__Given request__: Below this line is the material. Write out only its lines from the one containing "solid.label = node" through the one containing "bpy.context.view_layer.update()", both kept, exactly.

__Data__:
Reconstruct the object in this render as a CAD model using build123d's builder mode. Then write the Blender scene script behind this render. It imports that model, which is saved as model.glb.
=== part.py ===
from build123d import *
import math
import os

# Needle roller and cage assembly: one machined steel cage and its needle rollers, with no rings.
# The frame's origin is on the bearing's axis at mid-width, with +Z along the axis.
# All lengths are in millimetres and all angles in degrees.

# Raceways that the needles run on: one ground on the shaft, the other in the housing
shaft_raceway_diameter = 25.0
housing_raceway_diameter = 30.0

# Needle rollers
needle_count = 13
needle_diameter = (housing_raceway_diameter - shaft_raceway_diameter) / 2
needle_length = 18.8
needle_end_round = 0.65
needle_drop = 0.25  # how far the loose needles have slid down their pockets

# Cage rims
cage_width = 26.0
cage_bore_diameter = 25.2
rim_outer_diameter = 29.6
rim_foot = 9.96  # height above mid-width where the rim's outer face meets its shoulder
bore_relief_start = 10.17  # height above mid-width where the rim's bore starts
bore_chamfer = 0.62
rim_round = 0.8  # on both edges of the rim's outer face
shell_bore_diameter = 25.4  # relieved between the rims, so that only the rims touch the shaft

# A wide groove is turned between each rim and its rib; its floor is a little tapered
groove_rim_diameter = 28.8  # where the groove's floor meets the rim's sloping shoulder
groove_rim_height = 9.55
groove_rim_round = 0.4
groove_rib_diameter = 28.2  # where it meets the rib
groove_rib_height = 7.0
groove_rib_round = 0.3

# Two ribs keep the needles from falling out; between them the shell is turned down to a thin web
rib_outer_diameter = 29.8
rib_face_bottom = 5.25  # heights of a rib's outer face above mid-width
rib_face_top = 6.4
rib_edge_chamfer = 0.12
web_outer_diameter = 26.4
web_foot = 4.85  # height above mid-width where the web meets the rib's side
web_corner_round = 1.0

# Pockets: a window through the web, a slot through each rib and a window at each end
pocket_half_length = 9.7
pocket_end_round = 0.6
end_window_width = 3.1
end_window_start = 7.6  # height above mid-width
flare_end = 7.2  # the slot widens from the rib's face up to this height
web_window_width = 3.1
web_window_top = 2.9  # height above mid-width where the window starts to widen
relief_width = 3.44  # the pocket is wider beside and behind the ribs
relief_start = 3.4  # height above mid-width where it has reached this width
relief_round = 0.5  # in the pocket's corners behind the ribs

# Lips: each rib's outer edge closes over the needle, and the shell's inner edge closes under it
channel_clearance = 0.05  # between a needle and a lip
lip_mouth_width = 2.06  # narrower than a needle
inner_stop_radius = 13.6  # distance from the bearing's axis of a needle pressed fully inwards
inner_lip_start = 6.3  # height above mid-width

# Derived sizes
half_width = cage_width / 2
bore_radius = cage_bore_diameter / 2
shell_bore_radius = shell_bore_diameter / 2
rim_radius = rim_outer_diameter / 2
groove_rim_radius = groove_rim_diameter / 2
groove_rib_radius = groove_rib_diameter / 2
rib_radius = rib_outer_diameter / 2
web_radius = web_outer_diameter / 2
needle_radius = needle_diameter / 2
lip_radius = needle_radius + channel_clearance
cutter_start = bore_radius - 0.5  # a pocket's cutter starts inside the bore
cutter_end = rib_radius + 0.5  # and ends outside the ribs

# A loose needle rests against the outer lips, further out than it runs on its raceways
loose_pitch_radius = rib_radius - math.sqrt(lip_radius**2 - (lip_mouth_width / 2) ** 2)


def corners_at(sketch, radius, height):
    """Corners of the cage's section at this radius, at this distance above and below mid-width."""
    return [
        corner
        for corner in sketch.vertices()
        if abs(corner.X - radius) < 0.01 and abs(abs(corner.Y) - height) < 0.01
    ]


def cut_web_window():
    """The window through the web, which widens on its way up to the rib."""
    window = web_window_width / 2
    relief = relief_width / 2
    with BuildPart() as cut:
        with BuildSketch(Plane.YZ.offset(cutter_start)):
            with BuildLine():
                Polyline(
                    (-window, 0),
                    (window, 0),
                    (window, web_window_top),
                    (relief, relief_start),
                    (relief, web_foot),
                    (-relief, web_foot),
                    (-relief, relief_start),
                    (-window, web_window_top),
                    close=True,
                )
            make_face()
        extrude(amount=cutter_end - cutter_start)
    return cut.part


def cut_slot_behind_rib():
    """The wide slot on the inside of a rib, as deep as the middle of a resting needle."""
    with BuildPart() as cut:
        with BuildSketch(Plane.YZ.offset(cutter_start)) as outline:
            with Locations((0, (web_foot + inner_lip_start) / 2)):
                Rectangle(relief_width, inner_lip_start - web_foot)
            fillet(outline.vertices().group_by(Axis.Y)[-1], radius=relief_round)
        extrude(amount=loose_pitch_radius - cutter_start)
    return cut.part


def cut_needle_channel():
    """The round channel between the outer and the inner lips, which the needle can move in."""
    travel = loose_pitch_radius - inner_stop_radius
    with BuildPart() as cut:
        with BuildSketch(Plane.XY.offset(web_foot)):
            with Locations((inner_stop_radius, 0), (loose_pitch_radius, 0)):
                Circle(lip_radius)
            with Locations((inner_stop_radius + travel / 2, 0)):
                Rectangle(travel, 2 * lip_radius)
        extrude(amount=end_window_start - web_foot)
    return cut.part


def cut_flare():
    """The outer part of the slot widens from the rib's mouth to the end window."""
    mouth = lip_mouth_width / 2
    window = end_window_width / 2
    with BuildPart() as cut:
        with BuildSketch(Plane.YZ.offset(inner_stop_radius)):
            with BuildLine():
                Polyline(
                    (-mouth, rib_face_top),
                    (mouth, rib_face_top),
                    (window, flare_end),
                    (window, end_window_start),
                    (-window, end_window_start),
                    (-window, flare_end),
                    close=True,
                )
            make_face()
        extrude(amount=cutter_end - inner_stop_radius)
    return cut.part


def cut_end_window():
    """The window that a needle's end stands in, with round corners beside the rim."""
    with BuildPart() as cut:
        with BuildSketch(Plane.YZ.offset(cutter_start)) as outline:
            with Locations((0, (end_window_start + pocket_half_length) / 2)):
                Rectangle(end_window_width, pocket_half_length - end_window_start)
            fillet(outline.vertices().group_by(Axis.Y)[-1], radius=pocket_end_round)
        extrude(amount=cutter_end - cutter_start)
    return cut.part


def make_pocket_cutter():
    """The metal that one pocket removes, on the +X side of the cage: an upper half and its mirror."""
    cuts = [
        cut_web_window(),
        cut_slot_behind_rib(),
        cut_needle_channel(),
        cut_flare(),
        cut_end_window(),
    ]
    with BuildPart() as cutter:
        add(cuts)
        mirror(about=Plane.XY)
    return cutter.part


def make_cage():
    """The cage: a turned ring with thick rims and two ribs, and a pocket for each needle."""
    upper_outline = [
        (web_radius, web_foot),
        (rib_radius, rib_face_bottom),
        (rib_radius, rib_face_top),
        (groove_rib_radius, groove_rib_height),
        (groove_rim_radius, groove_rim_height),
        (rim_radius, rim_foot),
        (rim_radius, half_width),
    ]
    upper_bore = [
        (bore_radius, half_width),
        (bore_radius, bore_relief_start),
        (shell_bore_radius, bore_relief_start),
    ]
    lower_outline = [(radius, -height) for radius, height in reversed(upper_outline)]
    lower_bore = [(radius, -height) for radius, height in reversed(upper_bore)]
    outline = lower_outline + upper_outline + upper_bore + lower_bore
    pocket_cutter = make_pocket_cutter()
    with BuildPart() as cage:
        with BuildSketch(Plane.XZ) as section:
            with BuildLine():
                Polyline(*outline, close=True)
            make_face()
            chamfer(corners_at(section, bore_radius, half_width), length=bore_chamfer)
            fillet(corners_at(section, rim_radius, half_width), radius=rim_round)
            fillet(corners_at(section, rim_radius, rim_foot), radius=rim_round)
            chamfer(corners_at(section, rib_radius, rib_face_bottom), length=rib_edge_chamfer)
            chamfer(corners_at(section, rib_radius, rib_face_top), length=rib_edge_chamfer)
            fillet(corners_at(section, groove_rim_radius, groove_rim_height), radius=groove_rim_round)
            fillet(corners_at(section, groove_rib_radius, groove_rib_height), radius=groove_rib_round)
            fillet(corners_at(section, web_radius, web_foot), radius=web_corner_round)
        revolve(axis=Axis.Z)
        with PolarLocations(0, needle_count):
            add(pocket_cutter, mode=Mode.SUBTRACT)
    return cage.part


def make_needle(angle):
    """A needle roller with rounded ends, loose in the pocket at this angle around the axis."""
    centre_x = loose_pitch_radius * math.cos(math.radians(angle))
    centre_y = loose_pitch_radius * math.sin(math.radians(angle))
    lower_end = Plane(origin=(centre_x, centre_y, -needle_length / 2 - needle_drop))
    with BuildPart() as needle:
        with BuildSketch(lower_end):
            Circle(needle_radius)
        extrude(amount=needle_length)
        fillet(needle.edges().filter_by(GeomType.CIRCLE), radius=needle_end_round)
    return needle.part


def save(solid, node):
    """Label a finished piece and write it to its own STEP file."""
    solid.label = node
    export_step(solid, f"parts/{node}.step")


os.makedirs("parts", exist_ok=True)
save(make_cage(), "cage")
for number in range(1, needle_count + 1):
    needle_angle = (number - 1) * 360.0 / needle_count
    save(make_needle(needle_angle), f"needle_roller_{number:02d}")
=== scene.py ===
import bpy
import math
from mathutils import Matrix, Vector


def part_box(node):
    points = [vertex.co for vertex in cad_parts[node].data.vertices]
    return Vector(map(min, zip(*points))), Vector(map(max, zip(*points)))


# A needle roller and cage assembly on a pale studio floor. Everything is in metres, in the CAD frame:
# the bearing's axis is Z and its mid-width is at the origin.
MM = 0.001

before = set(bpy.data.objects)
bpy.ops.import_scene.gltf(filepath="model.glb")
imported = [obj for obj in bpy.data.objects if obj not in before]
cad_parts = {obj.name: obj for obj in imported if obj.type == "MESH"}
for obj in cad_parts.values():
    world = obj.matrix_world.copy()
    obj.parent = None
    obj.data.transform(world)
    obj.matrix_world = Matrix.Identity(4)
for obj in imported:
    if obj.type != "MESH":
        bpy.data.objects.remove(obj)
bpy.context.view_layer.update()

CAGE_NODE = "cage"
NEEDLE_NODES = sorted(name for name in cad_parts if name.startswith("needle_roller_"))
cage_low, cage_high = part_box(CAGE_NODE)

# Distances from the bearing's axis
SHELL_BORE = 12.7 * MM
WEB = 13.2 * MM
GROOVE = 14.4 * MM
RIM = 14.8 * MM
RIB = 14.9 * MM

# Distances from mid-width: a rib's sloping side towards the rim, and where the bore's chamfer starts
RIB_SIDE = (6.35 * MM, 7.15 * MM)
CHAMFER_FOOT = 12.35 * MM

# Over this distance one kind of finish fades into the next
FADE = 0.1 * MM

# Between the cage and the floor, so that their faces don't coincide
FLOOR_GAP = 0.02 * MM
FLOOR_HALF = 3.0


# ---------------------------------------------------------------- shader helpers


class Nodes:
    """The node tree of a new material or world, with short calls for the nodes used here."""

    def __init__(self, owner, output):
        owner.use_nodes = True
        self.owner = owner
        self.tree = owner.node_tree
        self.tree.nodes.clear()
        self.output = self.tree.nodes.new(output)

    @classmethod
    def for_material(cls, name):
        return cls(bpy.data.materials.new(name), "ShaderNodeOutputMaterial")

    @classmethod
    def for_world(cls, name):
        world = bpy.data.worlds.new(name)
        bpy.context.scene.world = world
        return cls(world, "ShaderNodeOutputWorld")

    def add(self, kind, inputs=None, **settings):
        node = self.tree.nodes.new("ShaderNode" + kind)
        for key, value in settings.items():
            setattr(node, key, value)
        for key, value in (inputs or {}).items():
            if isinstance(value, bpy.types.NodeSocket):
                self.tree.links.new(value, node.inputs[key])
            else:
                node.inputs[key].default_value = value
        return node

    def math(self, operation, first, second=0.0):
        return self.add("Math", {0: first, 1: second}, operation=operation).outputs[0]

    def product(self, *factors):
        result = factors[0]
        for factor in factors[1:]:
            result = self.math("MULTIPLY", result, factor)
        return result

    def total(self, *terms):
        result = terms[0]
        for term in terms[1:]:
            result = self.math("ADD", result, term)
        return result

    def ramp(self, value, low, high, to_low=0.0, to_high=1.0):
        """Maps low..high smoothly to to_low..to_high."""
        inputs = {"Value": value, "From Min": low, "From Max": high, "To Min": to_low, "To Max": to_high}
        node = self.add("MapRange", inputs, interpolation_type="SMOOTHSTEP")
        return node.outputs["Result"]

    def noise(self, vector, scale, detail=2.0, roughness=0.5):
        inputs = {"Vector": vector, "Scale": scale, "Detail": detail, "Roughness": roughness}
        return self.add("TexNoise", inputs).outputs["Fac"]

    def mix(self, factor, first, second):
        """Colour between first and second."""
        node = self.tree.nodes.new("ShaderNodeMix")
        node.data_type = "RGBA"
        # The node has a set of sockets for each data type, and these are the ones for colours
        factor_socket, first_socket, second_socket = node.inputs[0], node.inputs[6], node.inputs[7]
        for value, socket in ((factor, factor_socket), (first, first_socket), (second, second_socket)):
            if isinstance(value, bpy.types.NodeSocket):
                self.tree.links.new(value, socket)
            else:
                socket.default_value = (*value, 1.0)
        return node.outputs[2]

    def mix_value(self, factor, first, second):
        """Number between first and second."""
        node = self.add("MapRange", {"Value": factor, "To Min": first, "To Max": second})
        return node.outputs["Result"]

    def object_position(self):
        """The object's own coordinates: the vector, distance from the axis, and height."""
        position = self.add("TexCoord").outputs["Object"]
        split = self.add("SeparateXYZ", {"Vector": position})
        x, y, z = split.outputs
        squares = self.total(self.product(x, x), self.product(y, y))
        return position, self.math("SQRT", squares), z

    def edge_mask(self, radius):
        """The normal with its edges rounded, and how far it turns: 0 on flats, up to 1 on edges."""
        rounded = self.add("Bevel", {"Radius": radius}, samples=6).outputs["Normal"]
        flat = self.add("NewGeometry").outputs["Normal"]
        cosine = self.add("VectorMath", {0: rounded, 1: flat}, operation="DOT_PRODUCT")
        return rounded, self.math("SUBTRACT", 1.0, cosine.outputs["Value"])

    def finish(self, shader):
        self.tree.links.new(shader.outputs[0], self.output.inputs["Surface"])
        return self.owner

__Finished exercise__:
    solid.label = node
    export_step(solid, f"parts/{node}.step")


os.makedirs("parts", exist_ok=True)
save(make_cage(), "cage")
for number in range(1, needle_count + 1):
    needle_angle = (number - 1) * 360.0 / needle_count
    save(make_needle(needle_angle), f"needle_roller_{number:02d}")
=== scene.py ===
import bpy
import math
from mathutils import Matrix, Vector


def part_box(node):
    points = [vertex.co for vertex in cad_parts[node].data.vertices]
    return Vector(map(min, zip(*points))), Vector(map(max, zip(*points)))


# A needle roller and cage assembly on a pale studio floor. Everything is in metres, in the CAD frame:
# the bearing's axis is Z and its mid-width is at the origin.
MM = 0.001

before = set(bpy.data.objects)
bpy.ops.import_scene.gltf(filepath="model.glb")
imported = [obj for obj in bpy.data.objects if obj not in before]
cad_parts = {obj.name: obj for obj in imported if obj.type == "MESH"}
for obj in cad_parts.values():
    world = obj.matrix_world.copy()
    obj.parent = None
    obj.data.transform(world)
    obj.matrix_world = Matrix.Identity(4)
for obj in imported:
    if obj.type != "MESH":
        bpy.data.objects.remove(obj)
bpy.context.view_layer.update()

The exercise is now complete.